Free scoring Carlisle No 12 Jon Mellish

Other than Mellish, Carlisle’s strike threat may come from a number of areas.  Tristan Abrahams (number 14) joined from Newport last summer and has netted 3 times this season (but this week he went on loan to Grimsby).  Lewi Alessandra (number 9) returned from injury to grab a last minute equaliser at home to Crawley recently.  Winger Jordan Gibson (number 27) is top scorer with 4 goals.

But Rovers will need to be mindful of 2 new Carlisle signings in the January transfer window.  Norwich loanee, 19 year-old Tyrese Omotoye (number 29), has great pace and has impressed in his first couple of weeks at the club.  Also with pace and power is Omari Patrick who has returned to Carlisle after a short period at Burton Albion.

Omotoye and Patrick may trouble Rovers with their pace.

Carlisle manager, Keith Millen, has had management spells at Bristol City, Crystal Palace & MK Dons (mostly in a caretaker capacity).

You’ll note the ties in the photo opposite!  Dale Vince sat with travelling Rovers fans at Brunton Park because he refused to wear a tie (a Carlisle requirement in the directors’ box).  Dale wrote on his Facebook page – “Carlisle have a strict dress code, no tie no entry – so I’m with our fans for the game, nothing lost there….. And we have a ‘mirror dress code policy’ that will bite Carlisle later in the season (when they visit us) – whatever they ban we insist on, whatever they insist on we ban – so it’s obligatory jeans and trainers for them and no shirts or ties…”  That’ll be jeans and trainers for the visitors on Saturday then!?

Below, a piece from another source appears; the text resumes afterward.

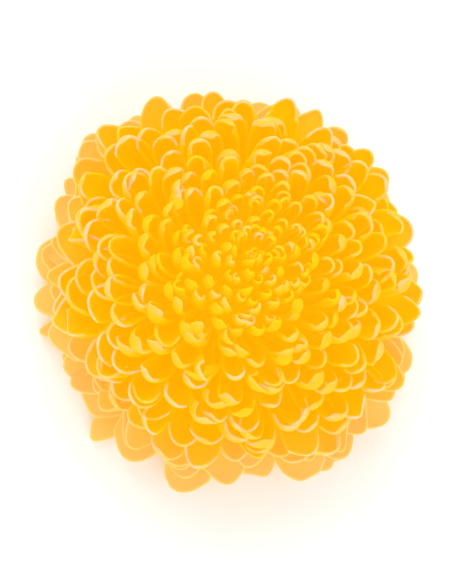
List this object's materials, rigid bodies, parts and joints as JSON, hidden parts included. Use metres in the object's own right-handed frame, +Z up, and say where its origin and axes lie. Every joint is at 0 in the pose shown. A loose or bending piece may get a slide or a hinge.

It’s not the first brush between the 2 sides.  Back in 2018 Blues chairman, Andrew Jenkins, the head of Pioneer Foodservice, said that he ‘couldn’t bring himself’ to sample the cuisine on offer at all-vegan Forest Green.  In his programme notes, Jenkins said “I don’t really want to be sarcastic, but what would happen if, when vegetarians came to our club, all we could offer was an all-meat menu?”  Dale Vince responded by suggesting that, in the future, families who made their living in the meat trade would be regarded in the same way as people who ran the slave trade.  In spite of all this, Carlisle have provided a vegan menu at Brunton Park!

Chris Beech (top) was sacked in October and replaced by Keith Millen.

  • Back in 1066, Carlisle was in Scotland. The town is, of course, English these days but is only 7 miles from the Scottish border.
  • Carlisle’s geography means they travel long distances to away games. Their shortest trip to an away game is a 175 mile round trip to Barrow – a mere 3 or 4 hours on the road. Exeter involves an 11 hour round trip of up to 700 miles.  Compared with these journeys, the 500 mile round trip to Nailsworth is a piece of cake!
  • Carlisle have played one season in the top flight of English football (1974/75 season). They won their first 3 games of the season to go top of the division but eventually finished bottom and were relegated back to the 2nd tier.
  • Bill Shankly (a former Carlisle manager), at the time, called Carlisle’s rise to the top “the greatest feat in the history of the game”.
  • These days known as ‘The Blues’, they are also sometimes known as ‘The Foxes’ due to a historical local connection with huntsman John Peel. Older club badges feature a fox head underneath Carlisle Castle and the club mascot is still Olga the Fox (Olga because it’s an anagram of goal!).
  • Carlisle fans are known as ‘the blue army’. Among their chants Carlisle supporters sing ‘Proud to be a Cumbrian, Super Carlisle from the North’.
  • In 1915, the Government was worried about the effect of excessive alcohol consumption on munitions production for the war effort.  It decided to nationalise some pubs.  The problem was considered to be most acute in the Carlisle/Gretna area.  By 1916 most of the pubs in north Cumbria (some 300 of them) and all the breweries were owned by the State.  Beers were made a little weaker, prices were raised, advertising was stripped out of pubs, and landlords were salaried (no incentive to sell more beer!).  The ‘Carlisle Experiment’ as it became known was considered a great success and continued in diluted form until the 1970’s.

Carlisle’s mascot, Olga the Fox, takes some time out at local Cumbrian attraction, Hadrian’s Wall.  Below, Olga with a couple of FGR fans!

Legendary Liverpool manager Bill Shankly took his first step in management in 1949 at Carlisle, where he stayed for 2 years.